Since it used only one security code, hackers could easily sniff the code with a device popularly known as the Code grabber. As long as these devices are close enough to your garage door opener and are set to receive signals on the keypad’s radio frequency, they can simply grab the code. The same code could be transmitted while you are away, and your garage door opener will accept it and open the door.
Manufactures were made aware of this flaw, so they made some improvements. That was when the rolling code technology was implemented in garage door openers, keypads, and remotes.
Basically, rolling code technology changes the security code of both the garage door keypad and the garage door keypad to a new one after every use. This is an excellent security technology because even when a hacker is able to get the security code with a code grabber, he can’t use it to get access to your home. This has made it nearly impossible for hackers to gain access to your home with the garage door keypad.
Something you should note, however, is, there are smart ways burglars can use to find your 4-digit pin code, so you should change it frequently. Why do I say this? Well, if you use the same pin for a long time, those buttons will eventually wear out, leaving traces for burglars to find your pin. For a 4-digit pin, there can only be 24 possible combinations.

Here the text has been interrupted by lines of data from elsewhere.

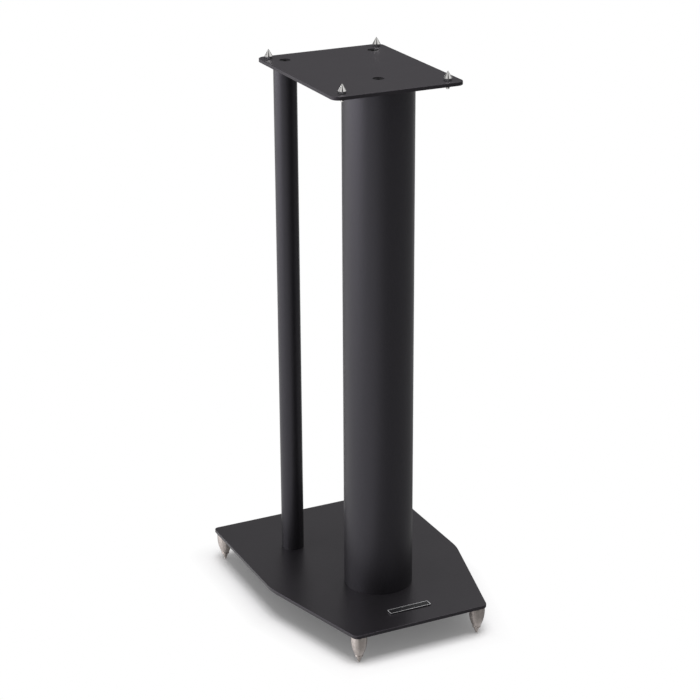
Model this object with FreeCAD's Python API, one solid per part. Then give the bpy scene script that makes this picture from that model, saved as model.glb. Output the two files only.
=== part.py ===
import FreeCAD, Part
import math
import os

# Loudspeaker stand in steel. A base plate on four screw feet carries one thick column and two
# slim ones, and these carry a top plate with four small spikes for the speaker to stand on.
# Front is -Y, right is +X, up is +Z. The floor is z = 0, and the origin is under the middle
# of the base plate. Everything is in millimetres and degrees.

# height
top_face_height = 610.0             # floor to the upper face of the top plate

# base plate: parallel sides behind a bend on each side, tapering in front of it
base_width = 235.0
base_front_width = 160.0
base_depth = 307.5
base_parallel_length = 168.5        # from the rear edge to the bend
base_thickness = 4.0
base_rear_corner_radius = 5.0
base_front_corner_radius = 7.0
base_bend_radius = 70.0

# top plate, centred over the base plate
top_width = 148.0
top_depth = 194.5
top_thickness = 4.0
top_corner_radius = 9.0

plate_edge_round = 0.6              # softened upper and lower edges of both plates
corner_room = 0.45                  # share of a side that the arc at one corner may take

# columns, 3 inch and 1 inch steel tube
main_column_diameter = 76.2
main_column_wall = 2.0
main_column_setback = 51.0          # axis behind the top plate's front edge
rear_column_diameter = 25.4
rear_column_wall = 1.5
rear_column_setback = 26.0          # axes ahead of the top plate's rear edge
rear_column_inset = 22.0            # axes inside its sides

# tapped fittings welded into the ends of the columns
end_disc_thickness = 8.0            # main column
end_plug_length = 16.0              # rear columns
fitting_clearance = 0.1             # between a fitting and the tube, all round
fitting_chamfer = 0.8

# countersunk socket bolts, M6
bolt_diameter = 6.0
bolt_pitch = 1.0
bolt_length = 16.0
bolt_head_diameter = 12.0
bolt_head_height = 3.3
bolt_head_rim = 0.3                 # upright rim above the cone of the head
bolt_socket_width = 4.0             # across flats
bolt_socket_depth = 2.0
bolt_seat_clearance = 0.1           # round the head in its countersink
bolt_socket_turn = 25.0             # how far each next socket is turned

# screw feet: a turned body on a welded stud, with a pressed-in tip
foot_height = 32.5                  # floor to the underside of the base plate
foot_radius = 8.9
foot_upright_height = 4.0           # straight part under the top chamfer, before the side draws in
foot_waist_radius = 4.6
foot_top_chamfer = 0.5
foot_waist_chamfer = 0.5
foot_front_inset = 8.0              # front feet inside the base plate's front corners
foot_front_setback = 9.0            # and behind its front edge
foot_rear_inset = 9.0               # rear feet inside its sides
foot_rear_setback = 12.0            # and ahead of its rear edge
stud_diameter = 8.0
stud_pitch = 1.25
stud_length = 18.0
stud_end_room = 2.0                 # left in the foot past the end of the stud
stud_weld_radius = 5.0
stud_weld_height = 0.8
stud_weld_clearance = 0.4           # round and under the weld collar, in the foot
tip_cone_height = 7.0
tip_cone_radius = 3.6
tip_flat_radius = 0.75              # worn flat that stands on the floor
tip_collar_radius = 4.5
tip_collar_height = 1.9
tip_collar_chamfer = 0.4
tip_shank_radius = 2.0
tip_shank_length = 3.0

# top spikes: a cone on a threaded stem, M4, locked to the plate by a thin nut
spike_front_inset = 14.5            # front spikes inside the top plate's sides
spike_front_setback = 12.25         # and behind its front edge
spike_rear_inset = 10.0             # rear spikes inside its sides
spike_rear_setback = 10.5           # and ahead of its rear edge
spike_cone_radius = 4.45
spike_cone_height = 7.6
spike_cone_rim = 0.5
spike_cone_chamfer = 0.3
spike_tip_radius = 0.35
spike_stem_diameter = 4.0
spike_stem_pitch = 0.7
spike_stem_length = 11.0
spike_nut_width = 7.0               # across flats
spike_nut_height = 2.2
spike_nut_turn = 20.0               # a corner of each nut points this way from +X
spike_nut_face_share = 0.95         # round face at each end, as a share of the width
spike_nut_chamfer_angle = 30.0

thread_clearance = 0.05             # between a screw and its tapped hole, all round
thread_depth_share = 0.6            # depth of a thread, as a share of its pitch
screw_end_chamfer = 0.6

# blank badge on the front of the base plate
badge_length = 49.0
badge_width = 8.6
badge_setback = 31.4                # its middle behind the base plate's front edge
badge_thickness = 1.0
badge_corner_radius = 0.9
badge_rim_width = 0.5
badge_rim_height = 0.35
badge_panel_height = 0.15           # black face standing up inside the rim
badge_panel_gap = 0.05

cut_margin = 1.0                    # how far a cut runs out past the face it opens

# worked out from the sizes above
base_bottom = foot_height
base_top = base_bottom + base_thickness
top_bottom = top_face_height - top_thickness
base_front = -base_depth / 2
base_rear = base_depth / 2
top_front = -top_depth / 2
top_rear = top_depth / 2
rear_column_x = top_width / 2 - rear_column_inset
rear_column_y = top_rear - rear_column_setback
foot_front_x = base_front_width / 2 - foot_front_inset
foot_front_y = base_front + foot_front_setback
foot_rear_x = base_width / 2 - foot_rear_inset
foot_rear_y = base_rear - foot_rear_setback
spike_front_x = top_width / 2 - spike_front_inset
spike_front_y = top_front + spike_front_setback
spike_rear_x = top_width / 2 - spike_rear_inset
spike_rear_y = top_rear - spike_rear_setback
stud_radius = stud_diameter / 2
stem_radius = spike_stem_diameter / 2
bolt_radius = bolt_diameter / 2
bolt_head_radius = bolt_head_diameter / 2
foot_body_bottom = tip_cone_height + tip_collar_height

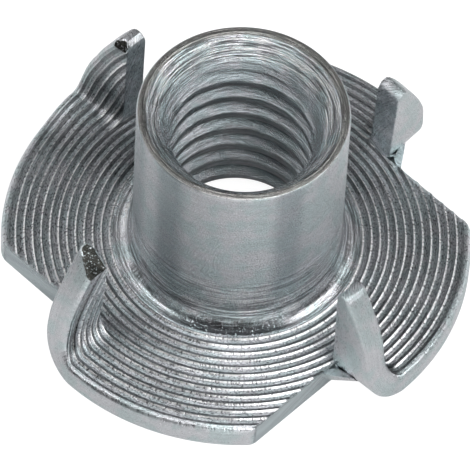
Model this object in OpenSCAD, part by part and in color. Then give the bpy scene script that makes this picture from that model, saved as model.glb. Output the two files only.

Another thing to keep in mind is, these keypads are not safety or security devices. It’s simply a way to get access to your home, so treat it as such. To really improve your garage’s security, I recommend you purchase and install an automatic garage door lock. These devices will beef up the security of your garage, making it virtually impenetrable.
If you own a Chamberlain or a Liftmaster garage door opener, then I recommend you read my blog post on Automatic Garage Door Locks. It is the best security device you can get for your garage, in my opinion. Check out the post here. See here.
Common Issues with Garage Door Keypads
Obviously, just with any electronic device, you will encounter problems with your garage door keypad, one way or the other, and that’s completely normal. This can cause an inconvenience, especially at a time when you need it working. So I’ll outline some of the more common problems homeowners face with their garage door keypads and present to you how to fix them.
This is, by far, the most common issue. I wouldn’t really classify this as an issue, but a lot of homeowners call garage door technicians when they encounter this.
Garage door keypads are powered by batteries, and batteries certainly don’t last forever. After some months of using your keypad, the batteries will eventually die, leaving your keypad not working.
The simple fix to this problem is to replace the batteries with a new one. If you are looking for recommendations, the Duracell’s 9V Alkaline Battery is an excellent choice for garage door keypads. They last longer than most options in the market, and you’ll get four pieces on Amazon for $13
Repeatedly using the same buttons over an extended period will get them to wear out. It is a common issue with buttons. For instance, if your pin is 1111, or 2323, hitting these keys continuously over a while will damage them. So you may think the entire device is faulty; however, chances are only those buttons are faulty.
To fix this, change the pin code of your keypad. The process of changing your 4-digit pin varies from one manufacturer to the other. Be sure to check your keypad’s manual to learn how to do this.
The keypad works but does not operate the opener.
This is not very common, but it sometimes happens. Some keypads have backlit keyboards that indicate that the keypad works. However, it doesn’t operate the garage door opener. This usually happens when you replace a dead battery.
If you notice this issue, the solution is to reprogram your keypad to work with the garage door opener. Follow the steps in your manual to reprogram the keypad to your garage door opener.